Castillo, 58, works as a home health aide in El Paso, Texas, caring for elderly and disabled clients. She's managed to hold down her job throughout the Great Recession and its lingering aftermath, but she finds herself falling behind. Castillo hasn't seen a meaningful raise since the recession started.
Despite roughly 30 years of caregiving experience, Castillo earns between $7.50 and $8 per hour, depending on which of two agencies she's clocking in for. Her last raise came three years ago, when one agency bumped her up from the federal minimum of $7.25 to $7.50. Her decades of work warranted a quarter more per hour than her less seasoned colleagues, she was told.
That now-distant raise put an extra $6 or so in her pocket a week -- not enough to keep up with the rising cost of living, she found.
"I try not to think about it," Castillo said. "I just learn to live with the situation. I know it's hard. But I try to be positive, not negative."
Castillo is one of millions of low-wage workers who have been gainfully employed during the long economic downturn yet are still victimized by it. Few classes of workers are doing especially well at the moment, but those who were already at the bottom of the wage scale find themselves slipping more than others.
According to a recent analysis by the National Employment Law Project, the biggest losses in real wages during the economic recovery have been concentrated in low- and middle-income job categories. In other words, any nominal raises that many workers received have been wiped out by inflation, essentially leaving them with less money to cover their bills. (These workers also took a sizable hit earlier this year with the expiration of the temporary payroll tax cut, which had been lowered by 2 percentage points for two years as a stimulative measure.)
Castillo and her fellow home health aides happen to be among the biggest losers. Their real income fell by a full 5 percent between 2009 and 2012, according to NELP's analysis of data from the Bureau of Labor Statistics. Other occupations that have been socked include restaurant cooks (-7.1 percent), food preparation workers (-5.2) and maids and housekeepers (-5.0). Many retail and food workers have seen their inflation-adjusted incomes fall even though their industries are actually adding jobs.
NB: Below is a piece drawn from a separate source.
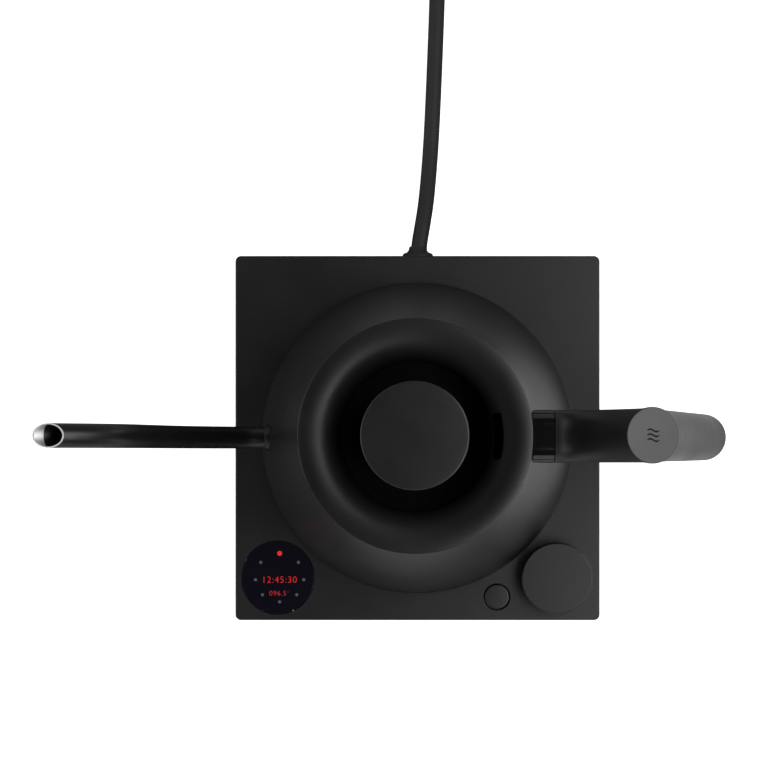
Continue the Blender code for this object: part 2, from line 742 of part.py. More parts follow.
def lid_liner(parent):
    """Cup under the shell that goes into the mouth, with drip holes, and its seal."""
    low = LID_FLOOR - GAP
    wall, top = 43.6, LID_TOP - 2.6
    outline = [
        (3.2, low), (wall - 1, low), (wall - 1, top), (wall, top),
        (wall, low - 1), (wall - 1, low - 1.2), (3.2, low - 1.2),
    ]
    liner = add("lid_liner", lathe(outline, ROUND_LARGE), bare_steel(), parent)
    for i in range(4):
        a = math.radians(45 + 90 * i)
        cut(liner, rod(2.5, low - 3, low + 1, 10, (38 * math.cos(a), 38 * math.sin(a))))
    seal = lathe(
        [(43.9, 133.4), (44.5, 133.4), (44.9, 134.4), (44.9, 136.4), (44.5, 137.4), (43.9, 137.4)]
    )
    add("lid_seal", seal, soft_rubber(), parent)


def lid_knob(parent):
    """Hollow round knob on a centre boss, held by a screw from under the lid."""
    low = LID_FLOOR + STEEL + GAP
    inside = KNOB_RADIUS - 2.5
    shoulder = KNOB_TOP - KNOB_CROWN
    outline = [
        (2.0, low), (5, low), (5, KNOB_TOP - 2.5), (inside, KNOB_TOP - 2.5),
        (inside, KNOB_SKIRT_Z), (KNOB_RADIUS, KNOB_SKIRT_Z), (KNOB_RADIUS, shoulder - 0.5),
        (KNOB_RADIUS - 0.5, shoulder), (KNOB_RADIUS / 2, KNOB_TOP - KNOB_CROWN / 4),
        (0, KNOB_TOP), (0, low + 16), (2.0, low + 16),
    ]
    add("lid_knob", axis_lathe(outline, ROUND), black_plastic(), parent)
    screw = screw_mesh(4.5, 1.5, 1.7, 17)
    add("knob_screw", screw, bare_steel(), parent, (0, 0, LID_FLOOR - GAP - 1.2 - GAP - 1.5))


# ---------------------------------------------------------------- cord

def cord_gland(parent):
    """Round grommet through the back wall, with a lip outside and a flange inside."""
    wall = BASE_SIDE / 2
    face = GLAND_FACE
    outline = [
        (0, wall - 6), (7, wall - 6), (7, wall - BASE_WALL - GAP), (5.2, wall - BASE_WALL - GAP),
        (5.2, wall + GAP), (GLAND_RADIUS, wall + GAP), (GLAND_RADIUS, face - 1.2),
        (GLAND_RADIUS - 1.2, face), (0, face),
    ]
    gland = lying(lathe(outline, 24), (0, 1, 0))
    add("cord_gland", gland, soft_rubber(), parent, (0, 0, GLAND_Z))


def cord():
    """Lead from the gland to the coil, the coil's outer shape and the tail to the plug."""
    tube("cord", smooth_path(CORD_ROUTE, 2), CORD_RADIUS, soft_rubber(), None, 3)
    wide = CORD_RADIUS + 0.2
    high = COIL_PITCH * COIL_TURNS + 2 * CORD_RADIUS + 0.3
    ring = lathe(
        [
            (COIL_RADIUS - wide, 0), (COIL_RADIUS + wide, 0), (COIL_RADIUS + wide, high),
            (COIL_RADIUS - wide, high),
        ]
    )
    add("cord_coil", ring, soft_rubber(), None, (COIL_X, COIL_Y, 0))
    top = CORD_RADIUS + COIL_PITCH * COIL_TURNS
    y = COIL_Y + COIL_RADIUS
    tail = ((-25.5, top - 4.2), (-32, top - 6.3), (-39, top - 7.6), (0.3 - PLUG_GAP_X, PLUG_Z))
    points = smooth_path([(COIL_X + x, y, z) for x, z in tail], 2)
    tube("cord_tail", points, CORD_RADIUS, soft_rubber(), None, 3)


def plug():
    """Three-pin plug on its side, with its pins pointing along -X."""
    y = COIL_Y + COIL_RADIUS
    mesh = bmesh.new()
    sections = (
        (0, 5.5, 5.5, 2), (8, 6.5, 6.5, 2), (13, 11, 10, 3), (18, 13.5, 12.5, 4),
        (PLUG_LENGTH, 13.5, 12.5, 4),
    )
    rings = [
        ring_in_xz(mesh, (-x, 0), (-1, 0), half_width, half_height, power, 24)
        for x, half_width, half_height, power in sections
    ]
    bridge(mesh, rings)
    mesh.faces.new(rings[0])
    mesh.faces.new(rings[-1])
    entry = COIL_X - PLUG_GAP_X
    add("plug_body", mesh, soft_rubber(), None, (entry, y, PLUG_Z))
    back = entry - PLUG_LENGTH - GAP
    for number, offset in enumerate((-6.35, 6.35), 1):
        blade = slab(16, 1.5, 0, 6.3)
        place = (back - 8, y + offset, PLUG_Z + 0.5)
        add(f"plug_blade_{number}", blade, brass(), None, place)
    pin = lying(rod(2.4, 0, 19, 12, edge=1.0), (-1, 0, 0))
    add("plug_ground_pin", pin, brass(), None, (back, y, PLUG_Z - 7))


def build():
    clear_scene()
    base = axis_empty("base_axis", AXIS_X, 0)
    kettle = axis_empty("kettle_axis", AXIS_X, 0)
    dial_axis = axis_empty("dial_axis", AXIS_X + DIAL_AT[0], DIAL_AT[1])
    button_axis = axis_empty("button_axis", AXIS_X + BUTTON_AT[0], BUTTON_AT[1])
    for make in (base_cover, base_bottom, feet, base_screws, base_connector, base_contact,
                 display, control_board, power_board, cord_gland):
        make(base)
    dial(dial_axis)
    button(button_axis)
    for make in (kettle_socket, kettle_body, heater, bottom_cover, spout, neck, handle,
                 lid_shell, lid_liner, lid_knob):
        make(kettle)
    cord()
    plug()


build()
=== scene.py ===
"""Looks of the gooseneck electric kettle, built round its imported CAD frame.

Lengths are millimetres in the frame's own axes, and become metres in the meshes.
"""

import math

import bmesh
import bpy
from mathutils import Matrix, Vector


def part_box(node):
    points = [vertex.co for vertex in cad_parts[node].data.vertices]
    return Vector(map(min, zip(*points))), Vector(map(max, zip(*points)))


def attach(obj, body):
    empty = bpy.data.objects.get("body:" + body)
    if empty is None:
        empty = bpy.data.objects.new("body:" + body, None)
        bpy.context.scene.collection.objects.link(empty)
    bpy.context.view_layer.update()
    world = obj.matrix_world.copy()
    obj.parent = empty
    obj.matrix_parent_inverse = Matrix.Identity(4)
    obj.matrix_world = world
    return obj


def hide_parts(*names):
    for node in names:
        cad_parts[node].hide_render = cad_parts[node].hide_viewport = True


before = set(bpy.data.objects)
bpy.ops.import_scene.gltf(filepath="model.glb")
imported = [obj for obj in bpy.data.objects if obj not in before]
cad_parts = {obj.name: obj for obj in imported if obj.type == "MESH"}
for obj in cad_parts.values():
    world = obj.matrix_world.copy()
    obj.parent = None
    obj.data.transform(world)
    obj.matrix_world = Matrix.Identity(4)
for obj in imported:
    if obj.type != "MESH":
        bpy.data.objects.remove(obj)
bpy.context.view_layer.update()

MM = 0.001
SMOOTH_ANGLE = math.radians(32)
FINE = 160
ROUND = 72


def node_box(name):
    """Lowest and highest corner of a CAD node, in millimetres."""
    low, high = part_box(name)
    return low / MM, high / MM


def axis_of(name):
    """X and Y of the upright axis through the middle of a CAD node, in millimetres."""
    low, high = node_box(name)
    return (low.x + high.x) / 2, (low.y + high.y) / 2


def radius_of(name):
    """Half of a CAD node's size along X, in millimetres."""
    low, high = node_box(name)
    return (high.x - low.x) / 2


# ---- sizes read from the frame

BODY_LOW, BODY_HIGH = node_box("kettle_body")
KETTLE = axis_of("kettle_body")
BODY_RADIUS = radius_of("kettle_body")
BODY_BOTTOM = BODY_LOW.z
RIM_Z = BODY_HIGH.z
COVER_LOW, COVER_HIGH = node_box("base_cover")
BASE_TOP = COVER_HIGH.z
BASE_HALF = radius_of("base_cover")
LID_TOP = node_box("lid_shell")[1].z
LID_RADIUS = radius_of("lid_shell")
KNOB_RADIUS = radius_of("lid_knob")
COIL_LOW, COIL_HIGH = node_box("cord_coil")

# What the boxes don't give, measured from the kettle's own axis
BODY_EDGE_Z = BODY_BOTTOM + 4.7
RIM_RADIUS = 48.5
MOUTH_RADIUS = 45.1
MOUTH_DEPTH = 7.0
BODY_OPENING = 66.2
STEEL = 1.2
BODY_SLOPE = (BODY_RADIUS - RIM_RADIUS) / (RIM_Z - 0.5 - BODY_EDGE_Z)
FLOOR_Z = 46.0
SCREW_CIRCLE = 54.0
LID_CREST_RADIUS = 45.4
LID_SWEEP = (13.4, 9.4)
LID_FLOOR = 108.0
LID_HOLE = 3.2
KNOB_SKIRT_Z = 127.0
KNOB_CROWN = 0.5
BUTTON_CROWN = 0.12
HANDLE_VOXEL = 0.7
GLAND_Z = 14.0
DOT_RING = 11.3
DOT_ANGLES = (0, 51, 95, 135, 180, 225, 265, 309)
DISPLAY_ROWS = (("12:45:30", 3.0, 1.1), ("096.5\u00b0", 2.3, 7.4))
VENT = (33.0, 36.6, math.radians(16))
VENT_CORNER = 1.2
SPOUT_RADIUS = 5.0
SPOUT_BORE = 4.45
SPOUT_STEPS = 8
SPOUT_ROOT_Z = 54.0
SPOUT_ROUTE = (
    (-62, 54), (-70, 54), (-78, 56), (-86, 62), (-94, 71), (-101, 82), (-107, 97), (-112, 116),
    (-117, 135), (-123, 149), (-130, 157.8), (-137, 164.1), (-146.2, 170.6), (-156, 177.2),
)
TIP_CENTRE = (-146.2, 170.6)
TIP_TILT = math.radians(13)
NECK_END = 57.9
NECK_POWER = 2.7
ARM_Z = 128.0
ARM_HALF = (11.1, 9.0)
HANDLE_SCREW_X = NECK_END + 9
CAP_CENTRE = (94.0, 182.0)
CAP_TILT = math.radians(18)
CAP_RADIUS = 11.2
CAP_THICKNESS = 2.0
GRIP_FOOT = (128.7, 69.4)
GRIP_HEAD = (96.9, 165.0)
GRIP_RADIUS = 10.4
GRIP_END = 2.8
ARM_CURVE = ((NECK_END + 0.3, ARM_Z), (76.0, ARM_Z), (85.7, 156.3), (93.1, 179.1))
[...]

In the short term, the stagnation boils down to a simple lack of bargaining power on behalf of workers, said Heidi Shierholz, an economist at the Economic Policy Institute. With unemployment still high at 7.6 percent, workers who are desperate for jobs don't have the power to wrangle much more pay out of their bosses. As a result, companies don't necessarily need to offer raises that even keep up with inflation in order to keep their workers.
And the bargaining power is disproportionately weaker among workers in low-pay industries. As EPI research has shown, in an improving job market, wages tend to increase at a slower rate among low-wage workers than among middle- and high-wage workers.
"When your employer knows you don't have outside options -- and this is not a moral judgement here -- they just don't have incentives to pay you big wage increases or even fair wage increases to keep you," Shierholz said.
"I don't expect unemployment to get down to levels where workers see better bargaining power for years," she added.
The NELP report suggest two longer-term contributing factors -- shrinking union density, which dropped to a historic low of 6.6 percent in the private sector last year, and a stagnant minimum wage, which has remained at $7.25 per hour since 2009. President Barack Obama has proposed raising the federal minimum wage to $9 and pegging it to inflation, while congressional Democrats would like to see it set higher, at $10.10.
Maricela Flores, who cleans Target stores in Minnesota for a contractor, said even a $9 minimum wage wouldn't get her to where she needs to be. Flores earns $8 per hour for about 40 hours of work a week. Her biweekly check comes to about $550, leaving her eligible for food stamps. The Mexico native hasn't seen a raise since starting her new job last year, and she doesn't see many better options out there at the moment.
"I have worked for other companies where I was making $11 or $12 an hour. The wages are lower now," Flores said in Spanish through an interpreter. "I've looked for other jobs that pay better, but all of the cleaning jobs I've looked at are between $7.50 and $8.50 an hour. They're all low-paying jobs. That's all that's out there."
The stagnant wages in retail and restaurants have helped fuel labor-backed protests in cities across the country, first with small walkouts at Walmart stores last fall and more recently with rolling one-day strikes by fast-food workers. The latter have demanded a $15 living wage, or nearly double what many such workers currently make. Several workers have told HuffPost they've seen modest pay gains since going out on strike and publicly protesting their employers.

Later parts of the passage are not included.